Gram stopped coughing. There was a little silence. She could say, How’s Arizona? and Gram would say, Hot. Then she could say, How’re you hittin’ them? and Gram would say, No more tennis for me, dear. Just golf now, and only nine holes, at the end of the day when it’s not quite so unbearable.
Ruby said: “How’s Arizona?” This was her grandmother. They should talk about something.
“Hot.”
“How’re you hittin’ them?”
Pause. “I don’t play tennis anymore. On account of this horrible arthritis. I thought I mentioned that when we spoke at Christmas.”
“At least there’s golf,” Ruby said.
“That’s gone too,” said Gram. “Money okay for your present? There’s nothing in the stores.”
“Money’s great,” Ruby said. “Thanks, Gram.”
“Bye, dear.”
Nothing in the stores? What did that mean? “What’s Arizona like?” Ruby said. Brandon had been there one summer for tennis camp.
“Hot,” Brandon said. Some genetic connection. He left the room, a tall glass of tomato juice in his hand, ice cubes clinking softly.
From a table by the glass window in the upstairs bar, Julian had a good view of the match. It went as he had expected. The brothers shook hands. Scott was trying to restrain his smile, not successfully. He was babbling something, patting his brother’s shoulder, shaking his head with false modesty, beaming. Tom was being good about it. Perhaps the years of domination had been a burden for him too; in which case, the older brother didn’t have it either.
Julian had a sudden craving for strawberry jam. He went to the bar, ordered a Bloody Mary, took it back to his table along with a dish of honey-roasted peanuts. The honey part took the edge off his craving, but only a little. He was recalling the way Gail Bender’s bat had gazed up at him with its dark eyes when the brothers walked into the bar. His thoughts went to the to-do list, Scott subsection: friendly discussion of investment strategy, esp, options trading; find out more about family insurance firm; does Tom have children? There weren’t many people in the bar and Scott spotted him right away, surprised, then delighted, then conspiratorial, or at least showing awareness that there might be a sudden need for conspiracy: exactly the type of reaction that was going to make the creation of the living epic novel so gratifying. Julian gave him a wave, friendly-like.
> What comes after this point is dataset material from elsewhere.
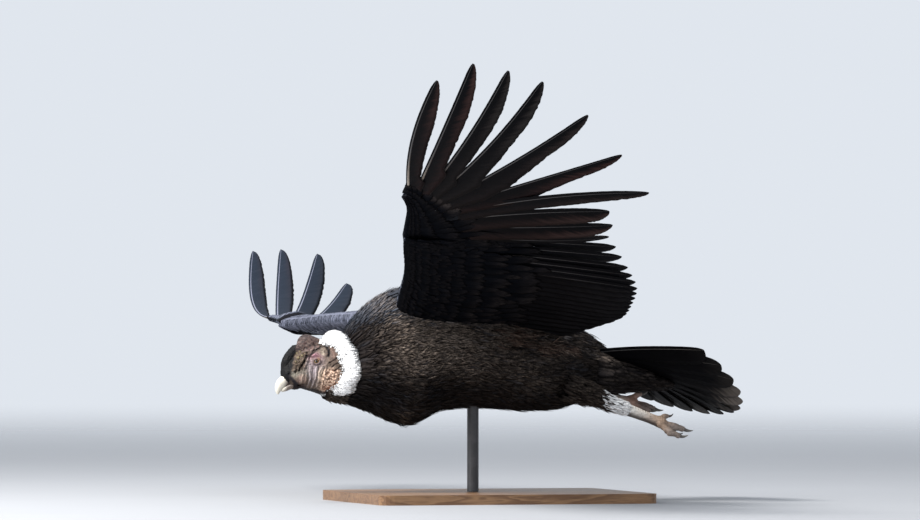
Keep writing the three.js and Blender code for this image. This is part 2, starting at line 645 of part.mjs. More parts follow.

“Hey, Julian,” said Scott. He felt like jumping up and down with happiness and relief, so light on his feet, light all over, as if he might rise and float around for a while. “What’re you doing here?”
“Just happened by.”
“Julian, my brother, Tom. Tom, Julian.”
They shook hands.
“You a tennis player, Julian?” Tom said. Tom had an expression on his face Scott had never seen there before, kind of stunned. He gave Tom a little pat on the back. The muscles in there were like stone.
“Thinking of getting back into it,” Julian said. “I’m checking out some of the local clubs. You gentlemen care to join me?”